Marianne’s home life becomes a growing if disturbing matter of relevance. Her long-dead father, it’s revealed, used to beat her up; her brother, a hectoring, leering monster, has taken on this mantle and aggressively hounds her whenever she’s in the house, or whenever she returns once she’s left, the level of his rage, steeped in a parental model that exculpates and validates his vile habit, worsening until a particularly violent confrontation leaves Marianne with a broken nose. (This harrowing scene, an extreme but typical unravelling among such deeply dysfunctional siblings, is compounded by the matter of Marianne seeking openly violent relationships in which she is submissively beaten by a series of appalling predators, such as a Swede called Lukas who ties her up and takes photos of her in degrading poses; such acts make warped sense of her worthlessness and subjugation and yet offer brief, vacuous emancipation from it. She even asks Connell to perform such acts, but he refuses, which is yet another cue for their coming apart.) Connell is the only person she thinks of to ask for help, and for all the complexities surrounding their failure to resolve their attraction to each other, he instinctively drops everything to run to her aid. But it’s a disaster that you imagine is merely the precursor to one greater still.

Normal People is a beguiling work that quickly and uncannily fleshes out several indelibly wrought characters, in particular the two central players, Marianne and Connell, whose misfortunes, mutual and exclusive (not that anything either does occurs out of the other’s shadow), and messy shucking-off of adolescent skins becomes a desperately compulsive drama. Marianne, we begin to feel, is not going to change, and Connell, after fluctuating dalliances with “normal” life, spins back into her orbit, having tried to change, to leave her behind, to eschew the claustrophobia of being that close to someone, relents and allows who he really is some respite.

You can’t achieve any of this — a slender storyline entirely reliant on the two central figures being compelling enough (I won’t say likeable; I found both extremely likeable but doubt all readers will, and surely far more important for a character to be intriguing than potential good company) — without fascinating characters, and characters are fascinating either through what they say and do or what they don’t say and do, and the meanings implicit in both acts and non-acts. The combination of outward and inward dialogue here — and the avoidance of exposition — creates two very complicated counterparts tormented by themselves, only at ease with each other, until the ease becomes something else, much misreading and misrepresentation is allowed to unfold, and a coming-apart augments self-loathing on both counts, which is then exacerbated by the fact that neither of these people are fully formed individuals.

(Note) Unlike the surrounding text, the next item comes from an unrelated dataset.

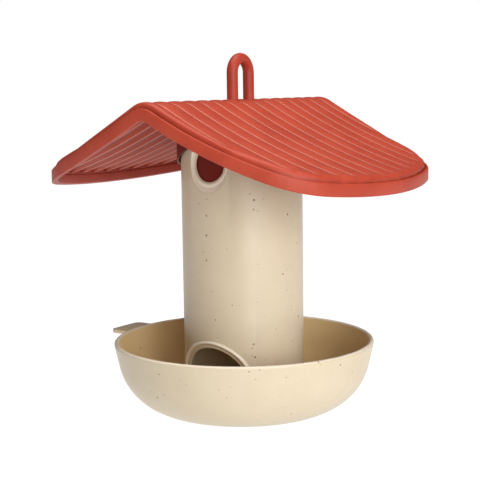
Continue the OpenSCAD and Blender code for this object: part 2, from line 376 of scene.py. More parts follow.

Much of their character is formed from what they see in each other, and how the other perceives them, a perception that is in itself subject to the usual mercurial changes and doubts.

It’s interesting that as Connell begins to understand how he feels and who he might be, this acceleration in his self-perception occurs largely through writing. He composes long emails to Marianne and at one point, when meeting her along with other friends (which include the most enduring of her appalling partners, a ghastly Tory thug who revels in the imbalance of their relationship) bemoans being in her presence as it means he can’t write to her instead. He can’t think while around her, only react and want; when writing to her from a distance he understands what she means to him and in turn what he really wants — to keep her in his life. He can’t communicate with anyone else in remotely the same way, and wonders (unlike the reader) why…and in the meantime develops as a writer, spurred on by his muse.

Rooney’s ear is often troublingly dead-on, and much of the novel’s success is drawn from the mortifying precision with which she assembles her protagonists’ woes via how their relationship falters, develops, comes apart. Neither can quite get a firm handle on the other, or themselves. But together they experience fleeting peace, a peace that can’t last. They recognise in each other the only place in which the world can be shut out, but soon forget that the world is, in fact, no real place for them, and yet it’s something that has to be contended with. While their bond isn’t illusory, it’s corroding, and untenable, and they will eventually both have to become whoever they’re going to become, at a disinterested world’s behest, without the person who knows and understands them best.

Do you think it would be better if we had never been together? she says.

I don’t know. For me it’s hard to imagine my life that way. Like, I don’t know where I would have gone to college then or where I would be now.

She pauses, lets this thought roll around for a moment, keeps her hand flat on her abdomen.

It’s funny the decisions you make because you like someone, he says, and then your whole life is different. I think we’re at that weird age where life can change a lot from small decisions. But you’ve been a very good influence on me overall, like I definitely am a better person now, I think. Thanks to you.

She lies there breathing. Her eyes are burning but she doesn’t make any move to touch them.

When we were together in first year of college, she says, were you lonely then? No. Were you?

No. I was frustrated sometimes but not lonely. I never feel lonely when I’m with you.

Yeah, he says. That was kind of a perfect time in my life, to be honest. I don’t think I was ever really happy before then.

So it’s a horribly wrenching, moving tale, in which you’re simultaneously delighted to see the two protagonists back together whenever that happens (and want to know if such recouplings might also be on the cards beyond the novel’s agonising but astute ending), but then fearful of what’s going to go wrong and how badly, and the subsequent fallout. You can only create a story as simple yet enduring as this one if the nuances of behaviour, the potency of the spark, the import of every act is freighted with meaning and urgency and vitality and care. Sally Rooney cares about people, understands them and empathises with them. When you’re as good as she is, when even the briefest cameo is invested with the kind of deft, vivid élan that renders their authenticity beyond question, that goes a long way.